One morning last fall, students arriving at Jena High found nooses hanging from the tree. The three white students who admitted doing it were suspended for three days. The school superintendent said it was just a prank. That upset the town's African-American community.

"So it was a joke to them, but it wasn't to us, because we know what that meant - so many of our people was hung in the past, and that's no joking matter," said Jones.

"That's a racial slur against us," said one town resident.

Things in this central Louisiana town of 3,500 quickly unraveled. Fights between blacks and whites broke out, and someone burned down a wing of the school.

And then, last December, six black students allegedly punched and kicked Justin Barker, who was bruised, but not seriously injured. Witnesses alleged Barker had taunted the black students with racial slurs.

District Attorney Reed Walters, who declined an interview, charged the black students with attempted murder and conspiracy. The student's alleged lethal weapon: their tennis shoes.

"They are not murderers," said John Jenkins, the father of an accused student. "They didn't attempt to kill anyone, you know it was just a school fight."

The first of six to go on trial was Mychal Bell, 17, an all-state football player with good grades and a promising future.

On June 28, Bell was found guilty by an all white jury of aggravated second degree battery and guilty of conspiracy to commit the same.

It was evident there's never going to be a fair trial for any African American person.

Civil rights groups held rallies and raised money for a legal defense fund. And Jena found itself in the eye of a racial storm.

"I think our entire community feels badly about this. We don't know what to do," said Fowler.

And newly-elected school board member Billy Fowler admits mistakes were made. "I just wish we that we could go back and wave a magic wand and re-do this, but we can't do that."

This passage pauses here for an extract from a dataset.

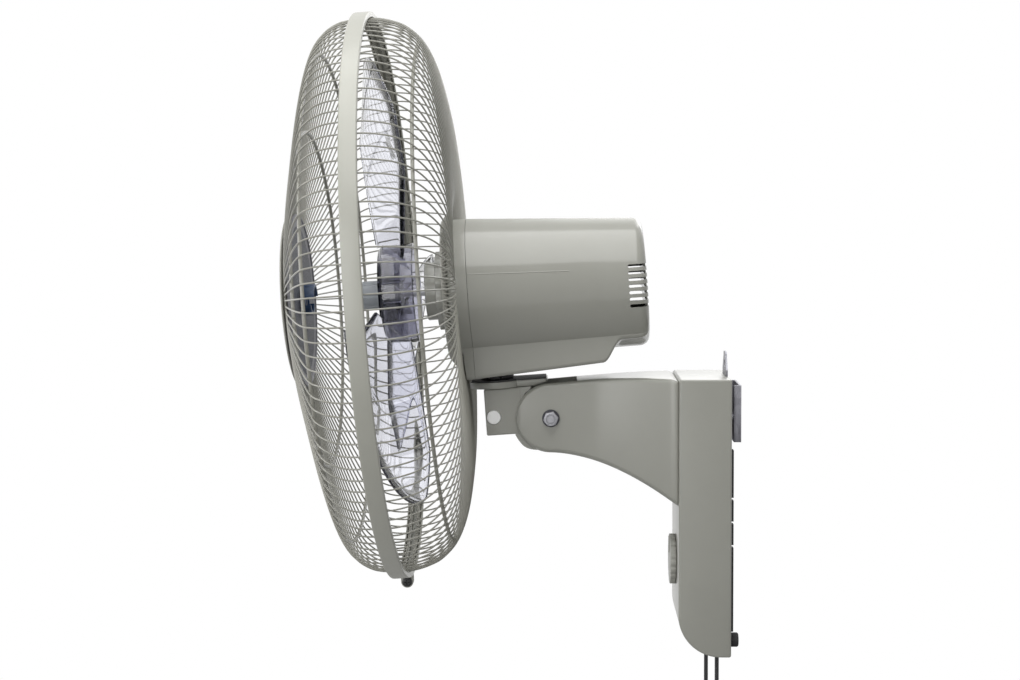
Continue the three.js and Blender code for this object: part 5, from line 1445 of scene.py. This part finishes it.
def speed_knob():
    """Flat knob with a fluted grip and a raised pointer."""
    back, steps, flutes, flute = BOX_FRONT - GAP, 160, 20, 0.45
    outline = []
    for k in range(steps):
        angle = 2 * math.pi * k / steps
        radius = KNOB_RADIUS - flute + flute * math.tanh(3 * math.cos(flutes * angle) + 1)
        outline.append((radius * math.cos(angle), radius * math.sin(angle)))
    body = extrude(outline, KNOB_FACE + 1, back, "Y").bevelled(0.7, 3, 60)
    pointer = block(-1.6, 1.6, KNOB_FACE, KNOB_FACE + 1.6, 6, KNOB_RADIUS - 2).bevelled(0.5, 3)
    return (body + pointer).moved(0, 0, KNOB_HEIGHT)


def wall_unit(finishes):
    plastic, soft_black, zinc = finishes.arm, finishes.rubber, finishes.zinc
    piece("arm", support_arm(), "wall_unit", plastic, stands_for=["support_arm"], sharp=28)
    piece("box", wall_box(), "wall_unit", plastic, stands_for=["wall_box"], sharp=28)
    piece("back_sheet", hanger_tab(), "wall_unit", zinc, stands_for=["back_plate"])
    strip = cushion_strip()
    for side, cushion in (("right", strip), ("left", strip.mirrored())):
        name = "cushion_strip_" + side
        piece(name, cushion, "wall_unit", soft_black, stands_for=["cushion_" + side])
    for name, side in (("left", -1), ("right", 1)):
        foot = rubber_foot(side * (BOX_WIDTH / 2 - FOOT_INSET))
        piece("foot_" + name, foot, "wall_unit", soft_black, stands_for=["rubber_foot_" + name])
    piece("bracket", wall_bracket(), "wall_unit", zinc, stands_for=["wall_bracket"])
    piece("knob", speed_knob(), "knob", finishes.knob, stands_for=["speed_knob"])
    tilt_fasteners(finishes)


def inner_parts(finishes):
    """Solids of the frame that show as they are, each with its own finish."""
    finish_of = {
        "motor_stator": finishes.copper,
        "motor_rotor": finishes.steel,
        "front_shield": finishes.dull_steel,
        "rear_shield": finishes.dull_steel,
        "front_bearing": finishes.steel,
        "rear_bearing": finishes.steel,
        "swing_gearbox": finishes.black,
        "swing_crank": finishes.steel,
        "swing_link": finishes.zinc,
        "swivel_spindle": finishes.steel,
        "knob_spindle": finishes.steel,
        "rotary_switch": finishes.black,
        "power_switch": finishes.black,
        "swing_switch": finishes.black,
        "run_capacitor": finishes.dark,
        "terminal_block": finishes.white,
        "plate_screw_upper": finishes.steel,
        "plate_screw_lower": finishes.steel,
    }
    for name, finish in finish_of.items():
        node = frame["nodes"][name]
        node.data.materials.clear()
        node.data.materials.append(finish.material)


# ---------------------------------------------------------------- the whole scene

camera()
finishes = Finishes()
pull_cords(finishes)
lighting()
cage(finishes)
propeller(finishes)
motor(finishes)
neck(finishes)
wall_unit(finishes)
inner_parts(finishes)

bpy.context.view_layer.update()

But late yesterday, a Louisiana appeals court overturned Mychal Bell's conviction, saying the teen should not have been tried as an adult.

The prosecutor says he will appeal and is expected to continue pressing charges against all six black students.

Meanwhile, national civil rights leaders, including the Rev. Jesse Jackson and Al Sharpton, are calling for a massive rally in Jena next week in support of the teens.

The oak tree is gone now, cut down by a town that is trying to erase its image as a symbol of racial hatred.